One private thing: Florence was spiritual — at least that she felt the spirit of a few departed souls, especially her famous Granny. That led her to think, maybe . . . A few months back she asked me to pray for her, and I did, and she was happy to know that rosaries on Bill Buckley’s old beads were being said for her. It gave her comfort, and maybe there were other consequences. But tonight I will say another prayer for her, and I hope you will too, because if you were someone who derived great enjoyment from reading Florence King, know that, at the end, she sought peace, and if we can help her rest in it, we should.
When I was young and a budding conservative, I devoured the old National Review magazines, and one column I could not miss was the Florence King column, which I believe was on the back end of the issue. When I proclaim the rightful superiority of traditional conservatism, Florence King was one of those writers that had an impact on my thinking. Here's how her Wikipedia entry characterizes her conservative philosophy:
King was a traditionalist conservative, but not a "movement conservative," and she objected to much of the populist direction of the contemporary American Right. King labeled herself a "misanthrope." She was an active Episcopalian (though she often referred to her agnosticism), a member of Phi Alpha Theta, and a monarchist.
Monarchist? Well, she probably was and that's about as traditional a conservative as one gets. To be fair, King's father was British, and so that may be referring to her British, Tory leanings.
But she most definitely was a misanthrope. That characteristic is the one I most remember about her. I pulled up a few of her quotes posted on Goodreads. Let me share a few.
She never married and from what I gathered she was mostly a hermit:
“Keep dating and you will become so sick, so badly crippled, so deformed, so emotionally warped and mentally defective that you will marry anybody.”
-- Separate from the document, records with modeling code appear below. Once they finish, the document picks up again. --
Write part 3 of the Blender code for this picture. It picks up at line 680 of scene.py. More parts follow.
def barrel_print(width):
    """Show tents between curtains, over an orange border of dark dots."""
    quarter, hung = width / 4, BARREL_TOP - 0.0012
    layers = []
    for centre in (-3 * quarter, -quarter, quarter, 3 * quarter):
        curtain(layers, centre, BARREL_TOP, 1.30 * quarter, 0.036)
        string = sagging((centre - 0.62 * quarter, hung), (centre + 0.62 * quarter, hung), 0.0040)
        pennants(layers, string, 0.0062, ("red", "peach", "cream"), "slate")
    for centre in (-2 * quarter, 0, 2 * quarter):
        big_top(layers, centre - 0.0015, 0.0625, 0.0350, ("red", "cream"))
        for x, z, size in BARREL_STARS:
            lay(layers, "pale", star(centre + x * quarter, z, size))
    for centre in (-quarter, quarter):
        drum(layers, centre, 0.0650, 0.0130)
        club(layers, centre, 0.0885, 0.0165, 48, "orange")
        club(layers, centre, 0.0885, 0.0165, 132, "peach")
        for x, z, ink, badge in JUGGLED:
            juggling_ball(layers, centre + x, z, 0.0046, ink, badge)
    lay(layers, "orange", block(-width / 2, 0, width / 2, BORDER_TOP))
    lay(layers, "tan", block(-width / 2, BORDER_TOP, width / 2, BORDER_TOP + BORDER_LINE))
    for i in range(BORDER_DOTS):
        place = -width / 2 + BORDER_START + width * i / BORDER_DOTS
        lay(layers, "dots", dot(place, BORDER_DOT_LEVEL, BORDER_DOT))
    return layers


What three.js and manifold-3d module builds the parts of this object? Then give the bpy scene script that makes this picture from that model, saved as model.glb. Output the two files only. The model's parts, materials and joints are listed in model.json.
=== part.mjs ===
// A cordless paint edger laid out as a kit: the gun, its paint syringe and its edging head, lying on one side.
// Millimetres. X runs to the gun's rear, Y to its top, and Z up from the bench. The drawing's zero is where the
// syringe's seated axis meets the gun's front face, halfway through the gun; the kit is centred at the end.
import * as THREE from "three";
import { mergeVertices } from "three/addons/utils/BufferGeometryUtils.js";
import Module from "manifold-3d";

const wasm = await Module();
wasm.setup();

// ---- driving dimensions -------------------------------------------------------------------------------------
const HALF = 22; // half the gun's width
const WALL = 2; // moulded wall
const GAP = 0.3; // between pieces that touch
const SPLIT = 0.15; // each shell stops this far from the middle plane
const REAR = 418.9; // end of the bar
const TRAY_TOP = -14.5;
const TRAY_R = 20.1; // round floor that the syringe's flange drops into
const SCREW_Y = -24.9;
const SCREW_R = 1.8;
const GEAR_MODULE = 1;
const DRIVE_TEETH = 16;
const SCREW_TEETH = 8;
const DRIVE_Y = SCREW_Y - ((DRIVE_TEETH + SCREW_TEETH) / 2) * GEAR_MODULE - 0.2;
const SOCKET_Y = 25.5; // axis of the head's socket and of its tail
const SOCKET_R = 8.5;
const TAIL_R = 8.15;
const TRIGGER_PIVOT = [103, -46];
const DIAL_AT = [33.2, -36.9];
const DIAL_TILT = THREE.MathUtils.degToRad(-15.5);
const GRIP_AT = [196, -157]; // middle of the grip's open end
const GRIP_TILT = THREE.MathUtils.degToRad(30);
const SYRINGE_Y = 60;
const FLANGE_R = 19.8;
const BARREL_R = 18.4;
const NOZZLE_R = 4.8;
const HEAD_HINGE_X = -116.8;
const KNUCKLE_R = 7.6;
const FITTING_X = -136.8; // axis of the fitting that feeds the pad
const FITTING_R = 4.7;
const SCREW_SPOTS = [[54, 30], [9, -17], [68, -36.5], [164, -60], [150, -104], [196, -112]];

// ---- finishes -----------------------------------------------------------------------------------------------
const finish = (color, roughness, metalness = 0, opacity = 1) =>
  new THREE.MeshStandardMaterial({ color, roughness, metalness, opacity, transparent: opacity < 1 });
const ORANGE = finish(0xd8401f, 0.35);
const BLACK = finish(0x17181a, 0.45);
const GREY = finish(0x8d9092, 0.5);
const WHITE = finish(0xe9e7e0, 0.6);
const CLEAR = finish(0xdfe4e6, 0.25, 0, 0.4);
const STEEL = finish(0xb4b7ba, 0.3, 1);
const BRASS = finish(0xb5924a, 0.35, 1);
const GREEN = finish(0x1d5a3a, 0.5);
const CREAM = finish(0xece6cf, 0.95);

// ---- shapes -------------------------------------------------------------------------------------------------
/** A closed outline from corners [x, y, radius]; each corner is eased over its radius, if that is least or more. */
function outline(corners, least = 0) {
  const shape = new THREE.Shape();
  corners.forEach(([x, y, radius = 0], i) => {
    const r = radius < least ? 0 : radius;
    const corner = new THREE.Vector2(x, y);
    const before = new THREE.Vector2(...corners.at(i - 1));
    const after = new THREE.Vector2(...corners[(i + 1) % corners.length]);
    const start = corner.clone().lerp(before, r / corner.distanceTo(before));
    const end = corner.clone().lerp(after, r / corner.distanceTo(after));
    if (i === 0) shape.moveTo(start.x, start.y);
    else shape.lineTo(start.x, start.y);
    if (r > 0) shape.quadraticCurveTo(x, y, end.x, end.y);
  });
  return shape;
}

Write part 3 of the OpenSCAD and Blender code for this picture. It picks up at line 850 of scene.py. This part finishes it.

She was always ready to touch on her misanthropy:
“Misanthropes have some admirable -- if paradoxical -- virtues. It is no exaggeration to say that we are among the nicest people you are likely to meet. Because good manners build sturdy walls, our distaste for intimacy makes us exceedingly cordial. “Ships that pass in the night.” As long as you remain a stranger we will be your friend forever.”
She had the ability to read the very core of people:
“Hell hath no fury like a liberal arts major scorned.”
“The belle is a product of the Deep South, which is a product of the nineteenth century and the Age of Romanticism. Virginia is a product of the eighteenth century. It's impossible to extract a belle from the Age of Reason.”
Being a southerner, she frequently wrote about it.
“One of the most startling phenomena I ever witnessed occurred in the South after the Arab-Israeli Six-day War. I doubt if the world has ever seen such a rapid ceasefire in antisemitism. I heard one Southern man after another say in tones that i can only describe as gleeful: 'by dern, those Jew boys sure can fight!' One man seriously recommended that Congress pass a special act making Moshe Dayan an American citizen so that he could become Secretary of Defense. He had obviously found a new ‘hero;' as he put it 'That one-eyed bastid would wipe out anybody offin the map whut gave us any trouble.”
“Southerners have a genius for psychological alchemy ... If something intolerable simply cannot be changed, driven away or shot they will not only tolerate it but take pride in it as well.”
But her greatest gift was her wit and way with words:
“A woman must wait for her ovaries to die before she can get her rightful personality back. Post-menstrual is the same as pre-menstrual; I am once again what I was before the age of twelve: a female human being who knows that a month has thirty days, not twenty-five, and who can spend every one of them free of the shackles of that defect of body and mind known as femininity.”
Rest in peace Florence King, I shall forever remember reading you at night in that beloved magazine.